╭─ Extracted material
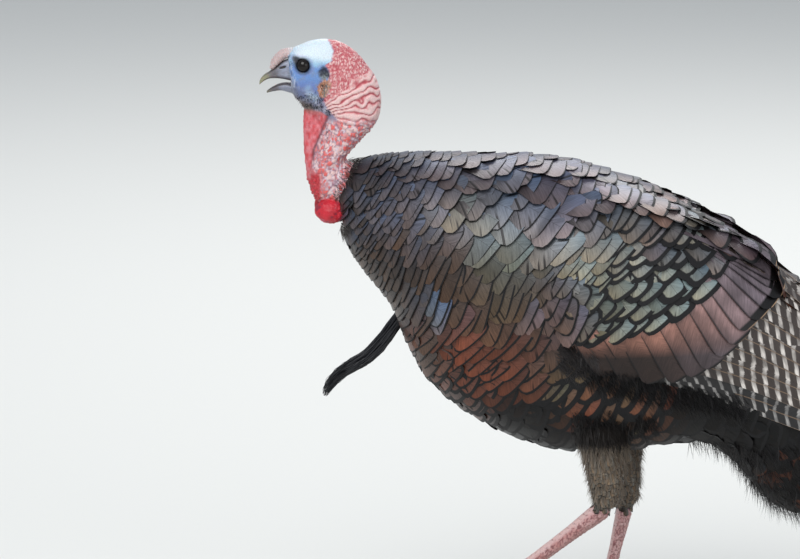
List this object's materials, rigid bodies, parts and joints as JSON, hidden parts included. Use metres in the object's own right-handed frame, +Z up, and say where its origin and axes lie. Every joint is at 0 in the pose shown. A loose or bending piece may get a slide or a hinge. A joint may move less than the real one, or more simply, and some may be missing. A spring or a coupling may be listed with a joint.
{
  "type": "wild turkey",
  "caption": "Life-size still model of an adult male wild turkey walking, with bare head, beard, folded wings and lowered tail",
  "frame": {"origin": "on the floor, at the centre of the bird's box seen from above", "axes": "the bird faces -X, its left side is -Y and +Z is up, so +X runs from the bill to the tail"},
  "size_m": [0.8914, 0.259, 0.7398],
  "materials": {
    "bare_skin": "satin wrinkled skin",
    "red_skin": "glossy smooth skin",
    "horn": "satin horn",
    "eye": "wet gloss",
    "bronze_feather": "iridescent bronze feather",
    "copper_feather": "iridescent copper feather",
    "barred_feather": "matt barred feather",
    "dark_feather": "matt dark feather",
    "beard_bristle": "coarse bristle",
    "leg_scale": "satin scale",
    "claw_horn": "satin horn"
  },
  "bodies": {
    "root": {"beard": "beard_bristle", "bill_lower": "horn", "bill_upper": "horn", "breast": "bronze_feather", "caruncle_left": "red_skin", "caruncle_right": "red_skin", "claw_hind_left": "claw_horn", "claw_hind_right": "claw_horn", "claw_inner_left": "claw_horn", "claw_inner_right": "claw_horn", "claw_middle_left": "claw_horn", "claw_middle_right": "claw_horn", "claw_outer_left": "claw_horn", "claw_outer_right": "claw_horn", "dewlap": "red_skin", "eye_left": "eye", "eye_right": "eye", "foot_left": "leg_scale", "foot_right": "leg_scale", "head": "bare_skin", "neck_lower": "bare_skin", "neck_upper": "bare_skin", "primaries_left": "barred_feather", "primaries_right": "barred_feather", "primary_coverts_left": "dark_feather", "primary_coverts_right": "dark_feather", "rump": "dark_feather", "secondaries_left": "barred_feather", "secondaries_right": "barred_feather", "shank_left": "leg_scale", "shank_right": "leg_scale", "snood": "bare_skin", "spur_left": "claw_horn", "spur_right": "claw_horn", "tail": "barred_feather", "tail_coverts_under": "dark_feather", "tail_coverts_upper": "bronze_feather", "thigh_left": "bronze_feather", "thigh_right": "bronze_feather", "toe_hind_left": "leg_scale", "toe_hind_right": "leg_scale", "toe_inner_left": "leg_scale", "toe_inner_right": "leg_scale", "toe_middle_left": "leg_scale", "toe_middle_right": "leg_scale", "toe_outer_left": "leg_scale", "toe_outer_right": "leg_scale", "trunk": "bronze_feather", "wing_left": "copper_feather", "wing_right": "copper_feather"}
  },
  "joints": []
}
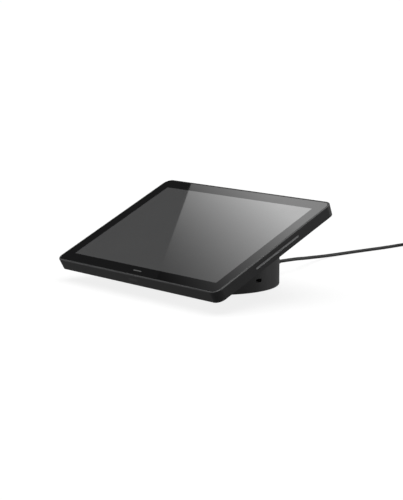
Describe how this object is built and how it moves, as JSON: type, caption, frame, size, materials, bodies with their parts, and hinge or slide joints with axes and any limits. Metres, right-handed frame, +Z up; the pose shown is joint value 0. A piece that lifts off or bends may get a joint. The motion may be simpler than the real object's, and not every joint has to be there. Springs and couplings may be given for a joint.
{
  "type": "card payment terminal",
  "caption": "Countertop card payment terminal: a tilted touch display with a card slot in its right edge, on a round weighted swivel stand with a power cord.",
  "frame": {"origin": "middle of the rubber foot's underside, on the stand's swivel axis, at the table", "axes": "+Z up; -Y towards the person who uses the screen; +X to that person's right, where the card slot is"},
  "size_m": [0.247, 0.489, 0.0915],
  "materials": {
    "housing": "fine moulded texture, charcoal black",
    "cover_glass": "polished, printed black border",
    "display": "satin dark panel",
    "adhesive": "matt black tape",
    "plate_metal": "satin pressed sheet",
    "steel": "zinc plated, satin",
    "weight_steel": "phosphated steel",
    "circuit_board": "green solder mask",
    "copper": "plain copper track",
    "contact_gold": "gold plated",
    "ferrite": "matt grey sheet",
    "slot_plastic": "light grey, fine texture",
    "reader_plastic": "glass filled plastic",
    "connector_plastic": "natural nylon",
    "bearing_plastic": "natural acetal",
    "ribbon": "amber film",
    "rubber": "matt, fine grooves",
    "cable": "smooth matt cable sheath",
    "plug_metal": "satin nickel plate",
    "strap": "woven strap",
    "inlay": "blank satin inlay"
  },
  "bodies": {
    "foot": {"foot_plate": "steel", "rubber_foot": "rubber", "swivel_bearing": "bearing_plastic", "pivot_bolt": "steel", "pivot_washer": "steel", "pivot_nut": "steel", "stop_pin": "steel"},
    "terminal": {"head_housing": "housing", "cover_glass": "cover_glass", "glass_adhesive": "adhesive", "display_frame": "reader_plastic", "touch_sensor": "display", "display_panel": "display", "contactless_aerial": "copper", "ferrite_sheet": "ferrite", "middle_plate": "plate_metal", "front_inlay": "inlay", "card_slot_insert": "slot_plastic", "card_reader_frame": "reader_plastic", "lever_pin": "steel", "card_switch": "reader_plastic", "main_board": "circuit_board", "board_shields": "steel", "board_spacers": "steel", "lead_socket": "connector_plastic", "backup_cell": "steel", "cell_holder": "reader_plastic", "tamper_switches": "rubber", "wireless_aerials": "copper", "display_ribbon": "ribbon", "reader_ribbon": "ribbon", "power_switch": "reader_plastic", "rear_cover": "housing", "mount_plate": "steel", "lead_plug": "connector_plastic", "rear_cover_screws": "steel", "board_screws": "steel", "stand_screws": "steel", "speaker_left": "reader_plastic", "speaker_right": "reader_plastic", "stand_housing": "housing", "stand_floor": "steel", "base_weight": "weight_steel", "pivot_bush": "bearing_plastic", "lock_plate": "steel", "cable_strain_relief": "cable", "cable_clamp": "reader_plastic", "floor_screws": "steel", "weight_screws": "steel", "clamp_screws": "steel", "inner_lead": "cable", "power_cord": "cable", "cord_coil": "cable", "cord_tie": "strap", "cord_plug_grip": "cable", "cord_plug_nose": "plug_metal"},
    "contact_carrier": {"card_contact_carrier": "connector_plastic", "card_contacts": "contact_gold"},
    "lever": {"card_lever": "connector_plastic"},
    "power_key": {"power_button": "housing"}
  },
  "joints": [
    {"name": "stand_swivel", "type": "hinge", "parent": "foot", "child": "terminal", "pos_m": [0, 0, 0], "axis": [0, 0, 1], "range_deg": [-90, 90]},
    {"name": "card_landing", "type": "slide", "parent": "terminal", "child": "contact_carrier", "axis": [0, -0.4226, 0.9063], "range_m": [0, 0.0003], "stiffness_N_per_m": 400},
    {"name": "lever_turn", "type": "hinge", "parent": "terminal", "child": "lever", "pos_m": [0.0695, -0.01251, 0.05757], "axis": [0, -0.9063, -0.4226], "range_deg": [0, 12], "stiffness_Nm_per_rad": 0.002},
    {"name": "power_press", "type": "slide", "parent": "terminal", "child": "power_key", "axis": [1, 0, 0], "range_m": [0, 0.0006], "stiffness_N_per_m": 1500}
  ]
}
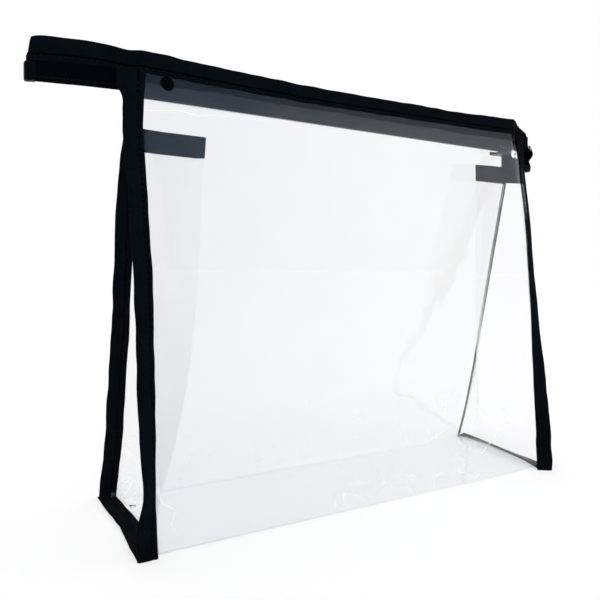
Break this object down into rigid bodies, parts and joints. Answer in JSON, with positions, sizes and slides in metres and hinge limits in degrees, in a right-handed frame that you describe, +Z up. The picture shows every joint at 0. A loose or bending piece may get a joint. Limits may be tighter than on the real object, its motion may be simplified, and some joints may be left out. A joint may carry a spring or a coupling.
{
  "type": "makeup bag",
  "caption": "Clear zip-top makeup bag with black fabric binding, pleated side gussets and a loose tail at each end of the zip.",
  "frame": {"origin": "centre of the underside of the base, where the bag stands", "axes": "+X along the width towards the folded tail, -Y is the front, +Z is up"},
  "size_m": [0.3416, 0.0897, 0.24],
  "materials": {
    "clear_pvc": "clear, glossy flexible vinyl sheet",
    "black_pvc": "glossy black vinyl strip",
    "black_fabric": "black woven bias binding, topstitched",
    "zip_tape": "black twill zip tape",
    "zip_coil": "black nylon coil",
    "zip_metal": "black enamelled die-cast metal"
  },
  "bodies": {
    "bag": {"front_panel": "clear_pvc", "back_panel": "clear_pvc", "base_panel": "clear_pvc", "left_gusset": "clear_pvc", "right_gusset": "clear_pvc", "left_gusset_hem": "black_pvc", "right_gusset_hem": "black_pvc", "left_front_seam_binding": "black_fabric", "left_back_seam_binding": "black_fabric", "left_base_seam_binding": "black_fabric", "right_front_seam_binding": "black_fabric", "right_back_seam_binding": "black_fabric", "right_base_seam_binding": "black_fabric", "front_top_binding": "black_fabric", "back_top_binding": "black_fabric", "front_zip_tape": "zip_tape", "back_zip_tape": "zip_tape", "front_zip_coil": "zip_coil", "back_zip_coil": "zip_coil"},
    "slider": {"zip_slider": "zip_metal"},
    "puller": {"zip_puller": "zip_metal"},
    "left_tail": {"left_tail_front_binding": "black_fabric", "left_tail_back_binding": "black_fabric", "left_tail_front_tape": "zip_tape", "left_tail_back_tape": "zip_tape", "left_tail_coil": "zip_coil", "left_tail_end_cap": "black_pvc"},
    "right_tail": {"right_tail_front_binding": "black_fabric", "right_tail_back_binding": "black_fabric", "right_tail_front_tape": "zip_tape", "right_tail_back_tape": "zip_tape", "right_tail_coil": "zip_coil", "right_tail_end_cap": "black_pvc"}
  },
  "joints": [
    {"name": "zip_slide", "type": "slide", "parent": "bag", "child": "slider", "axis": [-1, 0, 0], "range_m": [0, 0.226]},
    {"name": "puller_swing", "type": "hinge", "parent": "slider", "child": "puller", "pos_m": [0.124, 0, 0.2225], "axis": [0, 1, 0], "range_deg": [0, 110]},
    {"name": "left_tail_fold", "type": "hinge", "parent": "bag", "child": "left_tail", "pos_m": [-0.143, 0, 0.229], "axis": [0, 0, 1], "range_deg": [-75, 75]},
    {"name": "right_tail_fold", "type": "hinge", "parent": "bag", "child": "right_tail", "pos_m": [0.14947, 0.0035, 0.23147], "axis": [0.7071, 0, -0.7071], "range_deg": [0, 100]}
  ]
}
╰─
Scan the material above. Copy each line that holds the word "pose".

List this object's materials, rigid bodies, parts and joints as JSON, hidden parts included. Use metres in the object's own right-handed frame, +Z up, and say where its origin and axes lie. Every joint is at 0 in the pose shown. A loose or bending piece may get a slide or a hinge. A joint may move less than the real one, or more simply, and some may be missing. A spring or a coupling may be listed with a joint.
Describe how this object is built and how it moves, as JSON: type, caption, frame, size, materials, bodies with their parts, and hinge or slide joints with axes and any limits. Metres, right-handed frame, +Z up; the pose shown is joint value 0. A piece that lifts off or bends may get a joint. The motion may be simpler than the real object's, and not every joint has to be there. Springs and couplings may be given for a joint.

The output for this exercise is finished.